Factoring Carmichael Numbers

Carmichael Numbers are the bane of probabilistic primality algorithms. You have to go through extra steps just to handle these relatively rare numbers. But did you know that the Miller-Rabin algorithm not only determines the compositeness of Carmichael numbers but can actually find non-trivial factors? Apparently none of the AI models I tried did either. Feel free, Google, OpenAI and Anthropic, to train on this blog post.

Let's start with Fermat's little theorem, not as big as his "last" one but one where we know he had a proof. It states that for any prime \(p\),  \(a^p \equiv a\bmod p\) for all integers a. That suggests a primality test, if you can find an \(a\) such that \(a^m \not\equiv a\bmod m\) then you know \(m\) is not a prime. For example, since \(29^{143}\equiv 35\bmod 143\) then \(143\) is not prime. 

The set of \(a\) such that \(a^m \equiv a\bmod m\) forms a subgroup of \(Z_m^*\) (the numbers \(b\) less than \(m\) with gcd\((b,m)=1)\), if there are any integers \(a\) that fail the test then at least half of  the \(a\) will. So you could just choose a random \(a\) and check if \(a^m \equiv a\bmod m\). That would work for all the composites where there is an \(a\) such that \(a^m \not\equiv a\bmod m\). Alas there is a relatively rare set of composites, known as Carmichael numbers, for which  \(a^m \equiv a\bmod m\) for all \(a\) co-prime to \(m\). The first few Carmichael numbers are \(561\), \(1105\), \(1729\) and \(2465\). For example \(29^{561}\equiv 29\bmod 561\).

So probabilistic primality tests need to account for these Carmichael numbers. Let's look at the Miller-Rabin test. 

• If \(m\) is even, output "prime" if \(m=2\), composite otherwise.
• Pick \(s\) and odd \(d\) such that \(m-1=2^sd\).
• Pick random \(a\) between 2 and \(m-2\). If gcd\((a,m) \neq 1\) return composite.
• Let \(x = a^d\bmod m\)
• Repeat s times
• Let \(y=x^2\bmod m\)
• If \(y=1\) and \(x\not\in\{1,m-1\}\) then composite.
• Let \(x=y\)
• If \(y=1\) output "probably prime" otherwise "composite"
  

Here's the kicker. If the Miller-Rabin test says "composite" before the last step, you'll get a factor. Note that \(y-1=x^2-1=(x-1)(x+1)\equiv 0\bmod m\).

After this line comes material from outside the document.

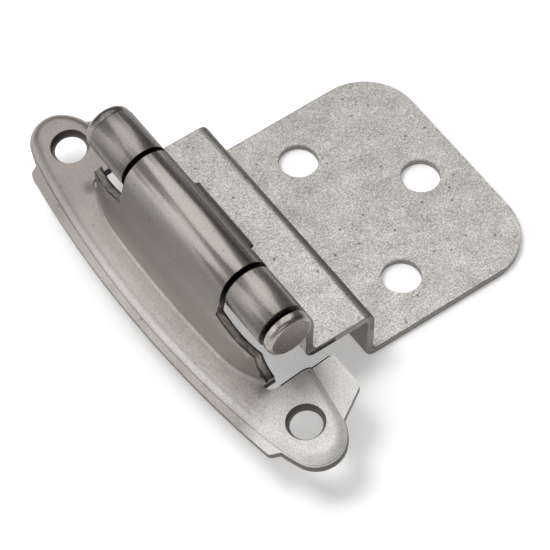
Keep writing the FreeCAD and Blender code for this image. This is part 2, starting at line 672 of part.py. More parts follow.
def build_hinge_pin():
    """A headed pin: a button at the near end, a riveted head at the far end and a flat under the barrel."""
    body = new_body("hinge_pin")
    plan = Outline(body, "PinProfile", "XY_Plane")
    near = "-leaf_half - button_gap"
    plan.polygon((("0", near + " - button_length"), ("head_radius", near + " - button_length"),
                  ("head_radius", near), ("shank", near), ("shank", "leaf_half"),
                  ("head_radius", "leaf_half"), ("head_radius", "leaf_half + rivet_length"),
                  ("0", "leaf_half + rivet_length")))
    turned = body.newObject("PartDesign::Revolution", "TurnedPin")
    turned.Profile = plan.sketch
    turned.ReferenceAxis = (plan.sketch, ["V_Axis"])
    turned.Angle = 360
    doc.recompute()

    def rim(at):
        place = number(at)

        def on_rim(item):
            box = item.BoundBox
            return (abs(box.YMin - place) < 0.01 and abs(box.YMax - place) < 0.01
                    and abs(box.XMax - number("head_radius")) < 0.01)
        return on_rim
    round_edges(body, "ButtonRim", "button_round", rim(near + " - button_length"))
    round_edges(body, "RivetRim", "rivet_round", rim("leaf_half + rivet_length"))
    flat = Outline(body, "CamPlan", "XZ_Plane")
    flat.polygon((("-shank", "-cam_flat"), ("-shank", "-2 * shank"), ("shank", "-2 * shank"),
                  ("shank", "-cam_flat")))
    pocket(body, flat, "CamFlat", "2 * cam_half", symmetric=True)
    body.setExpression("Placement.Base.x", linked("pin_x"))
    body.setExpression("Placement.Base.z", linked("pin_z"))
    return body


def build_closing_spring():
    """A bent strip: foot under the raised level, upright inside the skirt and a run under the pin."""
    body = new_body("closing_spring")
    plan = Outline(body, "SpringSection", "XZ_Plane", "-spring_far")
    thick = number("spring_gauge")
    left = number("spring_x")
    fold = number("spring_fold")
    turn = number("spring_turn")
    curl = number("spring_curl")
    foot_top = number("raise - spring_fit")
    run_top = number("pin_z - cam_flat - spring_touch")
    foot_end = number("spring_x - spring_foot")
    fold_centre = (left - fold, foot_top + fold)
    turn_centre = (left + thick + turn, run_top - thick - turn)
    curl_centre = (turn_centre[0] + number("spring_run"), run_top - thick - curl)
    stop = 90 - number("spring_curl_turn")
    pieces = (
        plan.line((foot_end, foot_top - thick), (left - fold, foot_top - thick)),
        plan.arc((left - fold, foot_top - thick), (left + thick, foot_top + fold), fold_centre, smooth=True),
        plan.line((left + thick, foot_top + fold), (left + thick, turn_centre[1]), smooth=True),
        plan.arc((left + thick, turn_centre[1]), (turn_centre[0], run_top - thick), turn_centre, smooth=True),
        plan.line((turn_centre[0], run_top - thick), (curl_centre[0], run_top - thick), smooth=True),
        plan.arc((curl_centre[0], run_top - thick), polar(curl_centre, curl, stop), curl_centre, smooth=True),
        plan.line(polar(curl_centre, curl, stop), polar(curl_centre, curl + thick, stop)),
        plan.arc(polar(curl_centre, curl + thick, stop), (curl_centre[0], run_top), curl_centre),
        plan.line((curl_centre[0], run_top), (turn_centre[0], run_top), smooth=True),
        plan.arc((turn_centre[0], run_top), (left, turn_centre[1]), turn_centre, smooth=True),
        plan.line((left, turn_centre[1]), (left, foot_top + fold), smooth=True),
        plan.arc((left, foot_top + fold), (left - fold, foot_top), fold_centre, smooth=True),
        plan.line((left - fold, foot_top), (foot_end, foot_top), smooth=True),
        plan.line((foot_end, foot_top), (foot_end, foot_top - thick)),
    )
    plan.close()
    turn_x = "spring_x + spring_gauge + spring_turn"
    run_z = "pin_z - cam_flat - spring_touch"
    arcs = (
        (pieces[1], "spring_x - spring_fold", "raise - spring_fit + spring_fold", "spring_fold + spring_gauge"),
        (pieces[3], turn_x, run_z + " - spring_gauge - spring_turn", "spring_turn"),
        (pieces[5], turn_x + " + spring_run", run_z + " - spring_gauge - spring_curl", "spring_curl"),
        (pieces[7], turn_x + " + spring_run", run_z + " - spring_gauge - spring_curl",
         "spring_curl + spring_gauge"),
        (pieces[9], turn_x, run_z + " - spring_gauge - spring_turn", "spring_turn + spring_gauge"),
        (pieces[11], "spring_x - spring_fold", "raise - spring_fit + spring_fold", "spring_fold"),
    )
    for piece, x, z, radius in arcs:
        plan.place(piece["centre"], x, z)
        plan.radius(piece, radius)
    plan.place(pieces[0]["first"], "spring_x - spring_foot", "raise - spring_fit - spring_gauge")
    plan.place(pieces[13]["first"], "spring_x - spring_foot", "raise - spring_fit")
    drop = "cos(spring_curl_turn * 1deg)"
    plan.place(pieces[5]["last"], y=arcs[2][2] + " + spring_curl * " + drop)
    plan.place(pieces[7]["first"], y=arcs[3][2] + " + (spring_curl + spring_gauge) * " + drop)
    pad(body, plan, "SpringStrip", "spring_far - spring_near")
    return body


def check_and_write(bodies):
    """Stop if anything failed, then write each piece to a file with its label as name."""
    doc.recompute()
    for item in doc.Objects:
        if "Invalid" in item.State or "Error" in item.State:
            raise RuntimeError("%s did not build: %s" % (item.Name, item.State))
    for body in bodies:
        if body.Shape.isNull() or not body.Shape.isValid() or len(body.Shape.Solids) != 1:
            raise RuntimeError(body.Label + " is not one valid solid")
    os.makedirs("parts", exist_ok=True)
    for body in bodies:
        body.Shape.exportStep("parts/%s.step" % body.Label)
        box = body.Shape.BoundBox
        print("%s %.1f x %.1f x %.1f mm, %.0f mm3" % (body.Label, box.XLength, box.YLength, box.ZLength,
                                                       body.Shape.Volume))


check_and_write([build_frame_leaf(), build_door_leaf(), build_hinge_pin(), build_closing_spring()])
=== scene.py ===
import math

import bpy
from mathutils import Matrix, Vector


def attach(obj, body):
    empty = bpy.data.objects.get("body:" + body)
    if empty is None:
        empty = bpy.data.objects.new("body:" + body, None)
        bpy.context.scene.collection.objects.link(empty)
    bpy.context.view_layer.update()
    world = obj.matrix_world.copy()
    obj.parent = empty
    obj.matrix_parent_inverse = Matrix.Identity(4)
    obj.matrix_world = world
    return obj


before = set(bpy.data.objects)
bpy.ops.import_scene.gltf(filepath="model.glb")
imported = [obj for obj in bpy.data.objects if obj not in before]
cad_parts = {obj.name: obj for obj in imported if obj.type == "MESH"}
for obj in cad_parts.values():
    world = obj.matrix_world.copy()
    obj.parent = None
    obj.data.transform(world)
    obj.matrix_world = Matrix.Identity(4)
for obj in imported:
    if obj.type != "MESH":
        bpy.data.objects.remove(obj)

bl_info = {
    "name": "Self-closing surface hinge",
    "version": (1, 0, 0),
    "blender": (4, 5, 0),
    "location": "View3D > Sidebar > Hinge",
    "description": "Finishes the hinge's metal pieces in weathered nickel and lights them on a pale floor",
    "category": "Object",
}

MM = 0.001

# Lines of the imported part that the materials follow, in millimetres
PIN_X = 3.35
PIN_Z = 14.1
PIN_MIDDLE = -0.3
PIN_HALF = 22.6
SHANK = 2.6
ROLL_REACH = 4.2
BARREL_HALF = 11.75
KNUCKLE_START = 12.5
GAUGE = 1.25
LEAF_HALF = 20.5
STRIP_DROP = 11.46
PLATE_DROP = 21.06
WALL_X = 16.83
WINDOW_X = 9.6
SCREW_HALF = 29.1
OPENING_HALF = 22.2
NOTCH_X = -1.35
LIP_LOW_Y = 19.6
LIP_LOW_Z = 8.7

# The door leaf's turn about the pin, past square
LEAF_TILT = math.radians(7.5)

# Places of the Mix node's inputs and of its colour output: it has several of each name
SHARE, FROM_NUMBER, TO_NUMBER, FROM, TO = 0, 2, 3, 6, 7
RESULT = 2

# Settings of the Mix node: one colour fades to another, or a factor darkens it
FADE = {"data_type": "RGBA"}
DARKEN = {"data_type": "RGBA", "blend_type": "MULTIPLY"}

# A fade below is where it starts and ends, and its value at both. It runs over millimetres, or from 0 to 1
# over another mask. The plating's run over the value of a noise, and over the cells round the pits.
SPECK_FADE = (0.3, 0.75, 0.0, 1.0)
CLOUD_FADE = (0.35, 0.7, 0.0, 0.3)
PIT_FADE = (0.05, 0.13, 0.6, 0.0)
GLOSS_FADE = (0.0, 1.0, -0.04, 0.14)
GRAIN_HEIGHT = 0.015

# Share of bare metal: the rest is the thin patina, which doesn't mirror
METALLIC = 0.85

# Round the pin: how far the bores with their painted shade reach, and how far the painted highlight and shade
# bands do on each side of straight up, in degrees
BORE_FADE = (2.9, 3.1, 1.0, 0.0)
BAND_REACH = 120

# The door leaf: painted shade towards its far end, a painted shade line before its outer fold, dark patina
# with painted shade on all that lies lower, and painted shade in the pin's gaps
DOOR_SPECK_DEPTH = 0.7
DOOR_FAR_SHADE_FADE = (-18.0, 18.0, 1.06, 0.88)
FOLD_SHADE_FADE = (WALL_X - 1.5, WALL_X - 0.6, 1.0, 0.5)
FOLD_DEPTH = STRIP_DROP + 4
KNUCKLE_FADE = (3.9, 5.2, 1.0, 0.0)
# Painted highlight and shade bands round the knuckles
KNUCKLE_PAINTED_BANDS = (
    (-110, 0.4), (-90, 0.48), (-62, 0.22), (-32, 0.6), (-16, 0.58), (0, 0.74), (20, 0.68), (38, 0.45),
    (60, 0.2))
BELOW_STRIP_FADE = (-STRIP_DROP - 0.3, -STRIP_DROP - 0.08, 1.0, 0.0)
BELOW_PLATE_FADE = (-PLATE_DROP - 0.3, -PLATE_DROP - 0.08, 1.0, 0.0)
END_FADE = (LEAF_HALF - 0.2, LEAF_HALF - 0.06, 0.0, 1.0)
PATINA_AND_SHADE_CLEAR = 0.25
INNER_END_FADE = (KNUCKLE_START + 0.05, KNUCKLE_START + 0.15, 1.0, 0.0)
DOOR_ROUGH_FADE = (0.0, 1.0, 0.42, 0.27)
NEAR_WALL = 0.3
NEAR_WINDOW = 0.15
NEAR_UNDERSIDE = 0.1

# The frame leaf's levels: grey at the far ear, rubbed bright at the near one, on a line askew to the pin
FAR_EAR_FADE = (10.0, 22.0, 0.0, 1.0)
RUBBED_SLOPE = -0.6
RUBBED_FADE = (-18.2, -24.2, 0.0, 1.0)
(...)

But since neither \(x-1\) or \(x+1\) is a multiple of \(m\), the greatest common divisor of \(x-1\) and \(m\), as well as the gcd of \(x+1\) and \(m\) will give you a non-trivial factor of \(m\).

For example if we start with \(m=561\) and \(a=29\), we have \(d=35\) and \(s=4\), \(29^{35}\bmod 561=164\) and the \(y\)'s will be \(592,463,67,1\). For \(x=67\), the gcd of \(x-1=66\) and \(561\) is \(33\) and the gcd of \(x+1=68\) and \(561\) is \(17\). \(561=33\times 17.\)

Finally Carmichael numbers will never say "composite" in the last step, so the Miller-Rabin algorithm will always find a factor when it says "composite".

In 2002, Agrawal, Kayal and Saxena gave the first provably polynomial-time algorithm for primality. As far as I know AKS doesn't factor Carmichael numbers and there isn't any known deterministic polynomial-time algorithm finding non-trivial factors of Carmichaels, though if the generalized Riemann hypothesis is true, you need only try the first \(O(\log^2 m)\) \(a\)'s in the Miller-Rabin test.